#### [THE EXERCISE]
Copy out precisely the lines beginning at the line that contains "box = Compound(children=[lying" and ending at the line that contains "for node in", including both.

#### [MATERIAL SHOWN]
==================================================

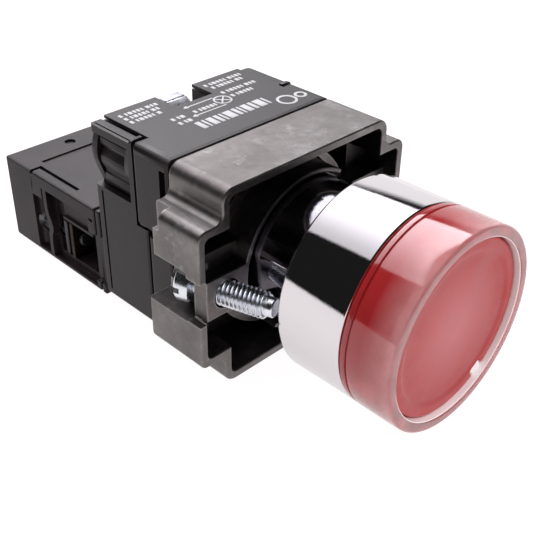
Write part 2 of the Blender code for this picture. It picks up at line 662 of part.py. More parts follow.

==================================================

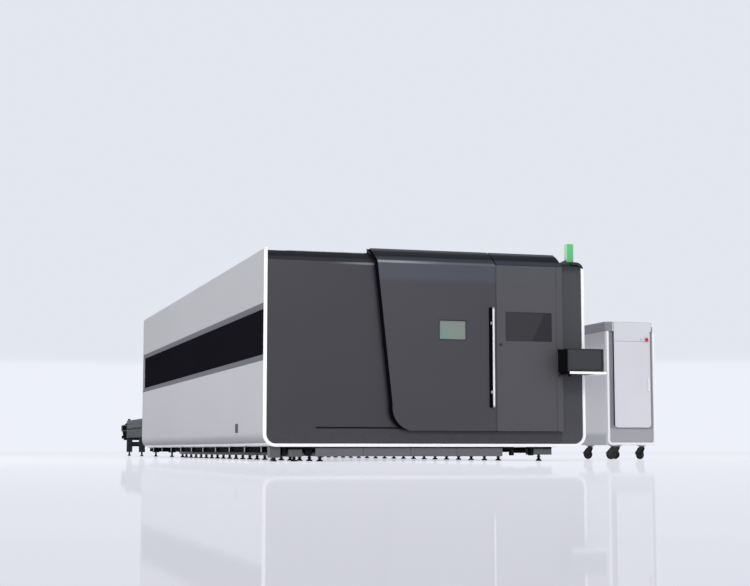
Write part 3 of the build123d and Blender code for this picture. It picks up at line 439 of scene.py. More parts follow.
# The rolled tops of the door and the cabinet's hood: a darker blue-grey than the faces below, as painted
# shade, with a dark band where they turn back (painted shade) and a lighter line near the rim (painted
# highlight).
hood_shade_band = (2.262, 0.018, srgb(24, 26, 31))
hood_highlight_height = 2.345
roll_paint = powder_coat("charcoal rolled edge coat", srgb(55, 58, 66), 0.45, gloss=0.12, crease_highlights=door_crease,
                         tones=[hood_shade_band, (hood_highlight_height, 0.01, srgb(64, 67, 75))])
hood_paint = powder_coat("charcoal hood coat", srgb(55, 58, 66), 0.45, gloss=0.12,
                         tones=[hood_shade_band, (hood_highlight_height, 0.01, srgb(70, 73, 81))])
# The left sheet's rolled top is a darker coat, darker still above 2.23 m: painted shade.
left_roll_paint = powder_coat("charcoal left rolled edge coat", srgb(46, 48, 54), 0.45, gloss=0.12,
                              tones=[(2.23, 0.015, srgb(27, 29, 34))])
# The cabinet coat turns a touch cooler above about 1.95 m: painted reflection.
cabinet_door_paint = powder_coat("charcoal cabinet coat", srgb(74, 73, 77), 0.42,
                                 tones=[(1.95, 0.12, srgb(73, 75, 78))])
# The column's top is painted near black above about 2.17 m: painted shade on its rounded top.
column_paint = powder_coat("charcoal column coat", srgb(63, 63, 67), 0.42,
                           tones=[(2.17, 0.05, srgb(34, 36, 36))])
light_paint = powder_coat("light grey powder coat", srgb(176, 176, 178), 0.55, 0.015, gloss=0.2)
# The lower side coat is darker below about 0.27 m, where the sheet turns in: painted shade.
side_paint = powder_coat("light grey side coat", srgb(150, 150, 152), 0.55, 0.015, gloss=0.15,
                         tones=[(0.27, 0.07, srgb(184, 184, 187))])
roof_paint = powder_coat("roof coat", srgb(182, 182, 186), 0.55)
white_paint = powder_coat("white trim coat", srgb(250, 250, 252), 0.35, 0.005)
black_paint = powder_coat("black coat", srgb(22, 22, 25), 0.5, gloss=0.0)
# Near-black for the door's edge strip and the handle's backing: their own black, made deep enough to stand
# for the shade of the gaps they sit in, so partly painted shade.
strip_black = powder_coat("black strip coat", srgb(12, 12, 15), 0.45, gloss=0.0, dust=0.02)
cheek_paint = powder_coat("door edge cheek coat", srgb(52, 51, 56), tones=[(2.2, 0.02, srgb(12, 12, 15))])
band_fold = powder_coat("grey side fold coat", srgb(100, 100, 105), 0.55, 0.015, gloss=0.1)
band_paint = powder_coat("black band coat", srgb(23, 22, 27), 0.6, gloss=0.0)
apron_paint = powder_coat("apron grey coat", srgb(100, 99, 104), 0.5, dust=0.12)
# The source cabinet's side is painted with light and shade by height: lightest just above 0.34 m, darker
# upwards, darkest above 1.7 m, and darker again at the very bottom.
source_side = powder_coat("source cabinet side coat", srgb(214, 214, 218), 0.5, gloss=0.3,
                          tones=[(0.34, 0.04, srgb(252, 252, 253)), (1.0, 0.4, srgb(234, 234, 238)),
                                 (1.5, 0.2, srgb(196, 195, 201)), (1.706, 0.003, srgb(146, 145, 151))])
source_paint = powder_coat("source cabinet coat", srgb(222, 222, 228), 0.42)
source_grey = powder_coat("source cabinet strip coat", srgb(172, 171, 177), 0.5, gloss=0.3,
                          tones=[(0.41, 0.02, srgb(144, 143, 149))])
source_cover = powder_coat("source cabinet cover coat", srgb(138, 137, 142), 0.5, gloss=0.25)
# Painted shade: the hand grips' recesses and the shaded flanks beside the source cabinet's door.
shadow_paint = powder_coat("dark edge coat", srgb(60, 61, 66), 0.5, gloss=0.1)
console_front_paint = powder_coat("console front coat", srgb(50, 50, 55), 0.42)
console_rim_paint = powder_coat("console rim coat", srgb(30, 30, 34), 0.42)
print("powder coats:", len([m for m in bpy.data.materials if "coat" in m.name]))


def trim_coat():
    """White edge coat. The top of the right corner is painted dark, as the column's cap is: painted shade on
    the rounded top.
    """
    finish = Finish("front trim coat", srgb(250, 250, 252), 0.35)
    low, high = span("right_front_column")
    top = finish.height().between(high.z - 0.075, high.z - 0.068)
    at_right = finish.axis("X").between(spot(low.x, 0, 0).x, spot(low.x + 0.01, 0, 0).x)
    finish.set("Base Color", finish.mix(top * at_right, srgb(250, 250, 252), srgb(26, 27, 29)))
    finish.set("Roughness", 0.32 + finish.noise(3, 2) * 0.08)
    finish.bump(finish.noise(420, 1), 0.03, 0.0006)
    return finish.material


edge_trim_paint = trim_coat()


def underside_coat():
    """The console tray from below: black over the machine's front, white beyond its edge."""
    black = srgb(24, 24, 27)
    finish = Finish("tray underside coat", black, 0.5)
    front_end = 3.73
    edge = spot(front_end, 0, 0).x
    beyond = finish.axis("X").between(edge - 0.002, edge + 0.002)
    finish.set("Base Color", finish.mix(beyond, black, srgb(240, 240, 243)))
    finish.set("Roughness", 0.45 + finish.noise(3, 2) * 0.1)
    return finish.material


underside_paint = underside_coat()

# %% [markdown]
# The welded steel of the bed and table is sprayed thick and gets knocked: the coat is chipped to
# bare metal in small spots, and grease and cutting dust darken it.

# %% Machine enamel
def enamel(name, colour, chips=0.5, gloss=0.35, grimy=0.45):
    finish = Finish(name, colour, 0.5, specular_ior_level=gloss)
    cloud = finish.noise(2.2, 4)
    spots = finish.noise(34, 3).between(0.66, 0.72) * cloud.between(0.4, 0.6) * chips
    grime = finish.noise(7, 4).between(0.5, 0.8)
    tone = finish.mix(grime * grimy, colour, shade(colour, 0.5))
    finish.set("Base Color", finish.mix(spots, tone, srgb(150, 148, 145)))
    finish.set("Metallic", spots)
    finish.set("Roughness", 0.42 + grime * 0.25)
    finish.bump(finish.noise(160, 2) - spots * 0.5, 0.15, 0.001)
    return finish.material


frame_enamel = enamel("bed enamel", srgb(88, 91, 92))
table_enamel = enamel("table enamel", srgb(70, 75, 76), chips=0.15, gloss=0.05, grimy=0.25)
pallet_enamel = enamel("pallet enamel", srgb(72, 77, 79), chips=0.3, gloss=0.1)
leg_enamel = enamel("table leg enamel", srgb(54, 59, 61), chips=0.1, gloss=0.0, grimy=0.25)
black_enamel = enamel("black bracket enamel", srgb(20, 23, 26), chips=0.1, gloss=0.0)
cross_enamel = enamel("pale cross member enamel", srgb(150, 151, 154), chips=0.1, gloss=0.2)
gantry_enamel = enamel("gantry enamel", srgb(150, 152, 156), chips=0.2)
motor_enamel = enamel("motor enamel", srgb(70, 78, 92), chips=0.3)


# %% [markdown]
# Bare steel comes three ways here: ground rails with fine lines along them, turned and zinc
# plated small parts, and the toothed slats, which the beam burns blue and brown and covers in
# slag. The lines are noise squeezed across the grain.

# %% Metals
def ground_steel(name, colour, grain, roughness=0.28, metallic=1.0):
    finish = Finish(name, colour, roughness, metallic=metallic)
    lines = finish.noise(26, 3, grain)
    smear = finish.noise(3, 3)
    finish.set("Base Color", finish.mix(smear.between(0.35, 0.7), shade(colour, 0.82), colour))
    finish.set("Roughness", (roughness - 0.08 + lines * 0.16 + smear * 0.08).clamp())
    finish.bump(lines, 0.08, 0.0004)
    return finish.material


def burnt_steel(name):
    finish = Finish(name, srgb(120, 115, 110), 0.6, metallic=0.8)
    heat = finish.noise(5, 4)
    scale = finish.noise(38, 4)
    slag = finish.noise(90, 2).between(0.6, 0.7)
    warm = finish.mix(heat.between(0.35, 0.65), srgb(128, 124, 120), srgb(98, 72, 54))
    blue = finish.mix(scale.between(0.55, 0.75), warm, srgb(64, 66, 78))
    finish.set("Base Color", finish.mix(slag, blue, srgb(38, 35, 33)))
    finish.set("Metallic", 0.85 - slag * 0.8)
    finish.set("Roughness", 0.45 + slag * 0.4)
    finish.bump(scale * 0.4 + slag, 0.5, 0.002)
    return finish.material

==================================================

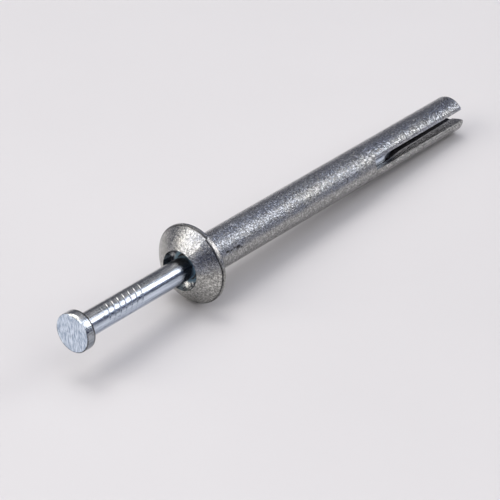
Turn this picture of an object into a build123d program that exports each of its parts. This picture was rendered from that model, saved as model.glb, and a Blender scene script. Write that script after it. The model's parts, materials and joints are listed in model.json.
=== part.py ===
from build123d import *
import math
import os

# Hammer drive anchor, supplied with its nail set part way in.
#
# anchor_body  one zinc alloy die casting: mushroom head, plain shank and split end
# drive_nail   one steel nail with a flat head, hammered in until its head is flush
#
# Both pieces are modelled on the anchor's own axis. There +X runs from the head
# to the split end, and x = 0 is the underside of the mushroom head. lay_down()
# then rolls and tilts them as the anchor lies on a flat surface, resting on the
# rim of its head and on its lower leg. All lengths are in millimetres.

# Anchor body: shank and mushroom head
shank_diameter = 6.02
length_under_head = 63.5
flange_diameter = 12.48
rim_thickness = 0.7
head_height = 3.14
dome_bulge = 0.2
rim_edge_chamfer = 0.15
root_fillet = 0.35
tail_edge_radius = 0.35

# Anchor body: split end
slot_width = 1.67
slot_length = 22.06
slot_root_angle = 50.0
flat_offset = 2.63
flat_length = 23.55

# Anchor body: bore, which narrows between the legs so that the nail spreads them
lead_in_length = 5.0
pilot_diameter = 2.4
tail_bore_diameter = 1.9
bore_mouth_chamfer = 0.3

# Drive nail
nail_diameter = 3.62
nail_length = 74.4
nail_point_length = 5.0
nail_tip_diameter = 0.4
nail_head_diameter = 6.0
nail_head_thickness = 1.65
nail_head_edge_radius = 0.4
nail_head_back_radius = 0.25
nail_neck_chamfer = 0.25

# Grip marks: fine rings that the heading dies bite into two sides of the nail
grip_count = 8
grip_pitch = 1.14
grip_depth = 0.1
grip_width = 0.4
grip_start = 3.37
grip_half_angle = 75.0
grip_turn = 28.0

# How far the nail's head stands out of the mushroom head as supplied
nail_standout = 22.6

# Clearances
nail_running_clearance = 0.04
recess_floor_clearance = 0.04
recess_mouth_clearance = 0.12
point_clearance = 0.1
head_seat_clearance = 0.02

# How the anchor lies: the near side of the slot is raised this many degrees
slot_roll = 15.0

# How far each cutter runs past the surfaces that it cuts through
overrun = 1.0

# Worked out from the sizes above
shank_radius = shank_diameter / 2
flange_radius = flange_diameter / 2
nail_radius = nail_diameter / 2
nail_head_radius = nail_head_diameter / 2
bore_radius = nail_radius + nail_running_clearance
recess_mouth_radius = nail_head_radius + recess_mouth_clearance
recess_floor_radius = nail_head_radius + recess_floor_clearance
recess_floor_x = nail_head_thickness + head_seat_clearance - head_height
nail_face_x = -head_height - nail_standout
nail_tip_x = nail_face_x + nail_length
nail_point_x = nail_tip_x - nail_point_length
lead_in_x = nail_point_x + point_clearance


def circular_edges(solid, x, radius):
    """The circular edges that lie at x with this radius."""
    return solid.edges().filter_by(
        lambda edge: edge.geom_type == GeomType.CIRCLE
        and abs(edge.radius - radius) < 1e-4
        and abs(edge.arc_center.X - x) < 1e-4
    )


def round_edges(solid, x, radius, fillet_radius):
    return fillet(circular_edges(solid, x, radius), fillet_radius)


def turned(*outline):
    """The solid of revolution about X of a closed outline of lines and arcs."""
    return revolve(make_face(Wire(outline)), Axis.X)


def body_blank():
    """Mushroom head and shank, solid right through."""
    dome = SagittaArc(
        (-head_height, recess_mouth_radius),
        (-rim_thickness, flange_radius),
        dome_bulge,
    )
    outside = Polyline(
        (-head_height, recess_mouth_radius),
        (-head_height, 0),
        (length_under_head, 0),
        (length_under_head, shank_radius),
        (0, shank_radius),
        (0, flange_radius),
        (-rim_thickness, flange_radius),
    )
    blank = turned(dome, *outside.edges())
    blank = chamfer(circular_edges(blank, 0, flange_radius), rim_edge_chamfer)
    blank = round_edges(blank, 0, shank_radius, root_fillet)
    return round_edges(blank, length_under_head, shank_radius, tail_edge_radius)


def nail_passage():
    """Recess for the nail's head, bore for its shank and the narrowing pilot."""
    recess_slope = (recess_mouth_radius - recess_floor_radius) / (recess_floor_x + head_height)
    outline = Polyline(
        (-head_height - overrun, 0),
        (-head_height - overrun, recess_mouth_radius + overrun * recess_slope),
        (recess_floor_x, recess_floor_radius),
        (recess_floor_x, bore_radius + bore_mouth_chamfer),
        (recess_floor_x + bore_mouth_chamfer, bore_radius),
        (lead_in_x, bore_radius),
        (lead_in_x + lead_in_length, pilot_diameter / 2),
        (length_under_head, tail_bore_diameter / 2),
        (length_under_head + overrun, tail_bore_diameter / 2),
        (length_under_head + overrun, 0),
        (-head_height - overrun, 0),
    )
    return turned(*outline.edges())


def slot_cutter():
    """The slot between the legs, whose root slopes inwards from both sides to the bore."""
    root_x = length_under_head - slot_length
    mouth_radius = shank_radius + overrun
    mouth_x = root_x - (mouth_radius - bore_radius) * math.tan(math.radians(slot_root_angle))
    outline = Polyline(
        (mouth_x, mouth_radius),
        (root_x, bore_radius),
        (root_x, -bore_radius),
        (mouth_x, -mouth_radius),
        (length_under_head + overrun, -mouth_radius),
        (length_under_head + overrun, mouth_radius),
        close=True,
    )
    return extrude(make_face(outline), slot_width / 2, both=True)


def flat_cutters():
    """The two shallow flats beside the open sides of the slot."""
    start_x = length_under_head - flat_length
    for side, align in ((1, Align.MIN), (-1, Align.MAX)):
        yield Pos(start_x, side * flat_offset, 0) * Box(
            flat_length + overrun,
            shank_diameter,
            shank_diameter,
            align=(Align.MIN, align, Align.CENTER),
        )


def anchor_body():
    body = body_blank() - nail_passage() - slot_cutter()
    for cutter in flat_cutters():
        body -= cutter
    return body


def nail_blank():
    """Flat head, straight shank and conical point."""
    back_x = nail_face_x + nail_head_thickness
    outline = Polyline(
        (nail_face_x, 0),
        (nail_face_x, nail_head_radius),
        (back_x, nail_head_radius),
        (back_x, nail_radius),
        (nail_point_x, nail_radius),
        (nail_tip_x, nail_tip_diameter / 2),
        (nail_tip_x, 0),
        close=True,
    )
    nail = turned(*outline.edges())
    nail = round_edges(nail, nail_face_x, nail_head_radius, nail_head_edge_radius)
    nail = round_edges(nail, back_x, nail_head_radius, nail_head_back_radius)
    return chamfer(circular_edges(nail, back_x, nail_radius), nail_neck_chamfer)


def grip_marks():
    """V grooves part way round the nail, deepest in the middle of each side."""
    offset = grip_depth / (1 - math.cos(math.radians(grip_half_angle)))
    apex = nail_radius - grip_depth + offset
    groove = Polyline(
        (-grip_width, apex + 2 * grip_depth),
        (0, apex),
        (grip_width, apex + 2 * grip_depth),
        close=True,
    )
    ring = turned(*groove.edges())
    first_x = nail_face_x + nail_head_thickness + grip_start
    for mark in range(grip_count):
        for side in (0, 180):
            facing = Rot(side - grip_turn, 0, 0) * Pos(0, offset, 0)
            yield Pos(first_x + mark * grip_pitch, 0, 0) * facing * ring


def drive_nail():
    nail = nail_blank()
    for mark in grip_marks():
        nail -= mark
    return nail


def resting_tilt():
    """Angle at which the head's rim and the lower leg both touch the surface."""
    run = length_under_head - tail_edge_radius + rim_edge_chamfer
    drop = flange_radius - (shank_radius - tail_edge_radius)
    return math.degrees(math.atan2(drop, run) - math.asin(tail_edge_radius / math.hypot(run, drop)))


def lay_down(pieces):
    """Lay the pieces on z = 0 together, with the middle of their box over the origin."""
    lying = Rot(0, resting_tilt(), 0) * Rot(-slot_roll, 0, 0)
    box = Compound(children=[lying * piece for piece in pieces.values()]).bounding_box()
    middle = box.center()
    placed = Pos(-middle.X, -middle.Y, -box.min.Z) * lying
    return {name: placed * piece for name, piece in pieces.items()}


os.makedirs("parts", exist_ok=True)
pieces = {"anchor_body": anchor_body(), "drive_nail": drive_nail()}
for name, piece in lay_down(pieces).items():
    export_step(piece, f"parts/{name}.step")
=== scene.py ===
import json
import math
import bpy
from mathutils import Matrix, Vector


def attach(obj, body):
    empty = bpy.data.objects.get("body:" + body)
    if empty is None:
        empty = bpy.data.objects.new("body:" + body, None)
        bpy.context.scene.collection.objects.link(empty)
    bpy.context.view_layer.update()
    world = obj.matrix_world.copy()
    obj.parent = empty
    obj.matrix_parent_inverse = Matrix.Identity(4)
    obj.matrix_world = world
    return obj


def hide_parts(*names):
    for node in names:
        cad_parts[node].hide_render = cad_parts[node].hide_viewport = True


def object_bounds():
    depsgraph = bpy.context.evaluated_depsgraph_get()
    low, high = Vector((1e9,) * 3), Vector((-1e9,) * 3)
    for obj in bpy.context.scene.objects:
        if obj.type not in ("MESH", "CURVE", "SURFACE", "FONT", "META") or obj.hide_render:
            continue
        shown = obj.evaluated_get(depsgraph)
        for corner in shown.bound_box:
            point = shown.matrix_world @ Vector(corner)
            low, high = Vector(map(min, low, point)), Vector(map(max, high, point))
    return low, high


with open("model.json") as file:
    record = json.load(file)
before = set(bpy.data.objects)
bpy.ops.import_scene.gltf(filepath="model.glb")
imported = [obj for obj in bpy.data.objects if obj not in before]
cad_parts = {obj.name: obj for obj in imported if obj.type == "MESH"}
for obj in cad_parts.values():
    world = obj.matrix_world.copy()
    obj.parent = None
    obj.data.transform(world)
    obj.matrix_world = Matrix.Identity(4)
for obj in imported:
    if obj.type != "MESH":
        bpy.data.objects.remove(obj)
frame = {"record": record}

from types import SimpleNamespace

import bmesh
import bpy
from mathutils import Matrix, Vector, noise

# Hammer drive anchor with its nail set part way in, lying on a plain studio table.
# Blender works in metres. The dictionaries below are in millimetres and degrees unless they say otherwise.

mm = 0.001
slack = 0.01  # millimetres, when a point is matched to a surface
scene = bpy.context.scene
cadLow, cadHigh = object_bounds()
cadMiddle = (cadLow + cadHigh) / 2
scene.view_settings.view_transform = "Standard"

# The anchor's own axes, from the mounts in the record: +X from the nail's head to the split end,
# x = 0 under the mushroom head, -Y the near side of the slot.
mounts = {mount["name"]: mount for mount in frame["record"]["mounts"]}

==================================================

#### [THE RESPONSE]
    box = Compound(children=[lying * piece for piece in pieces.values()]).bounding_box()
    middle = box.center()
    placed = Pos(-middle.X, -middle.Y, -box.min.Z) * lying
    return {name: placed * piece for name, piece in pieces.items()}


os.makedirs("parts", exist_ok=True)
pieces = {"anchor_body": anchor_body(), "drive_nail": drive_nail()}
for name, piece in lay_down(pieces).items():
    export_step(piece, f"parts/{name}.step")
=== scene.py ===
import json
import math
import bpy
from mathutils import Matrix, Vector


def attach(obj, body):
    empty = bpy.data.objects.get("body:" + body)
    if empty is None:
        empty = bpy.data.objects.new("body:" + body, None)
        bpy.context.scene.collection.objects.link(empty)
    bpy.context.view_layer.update()
    world = obj.matrix_world.copy()
    obj.parent = empty
    obj.matrix_parent_inverse = Matrix.Identity(4)
    obj.matrix_world = world
    return obj


def hide_parts(*names):
    for node in names:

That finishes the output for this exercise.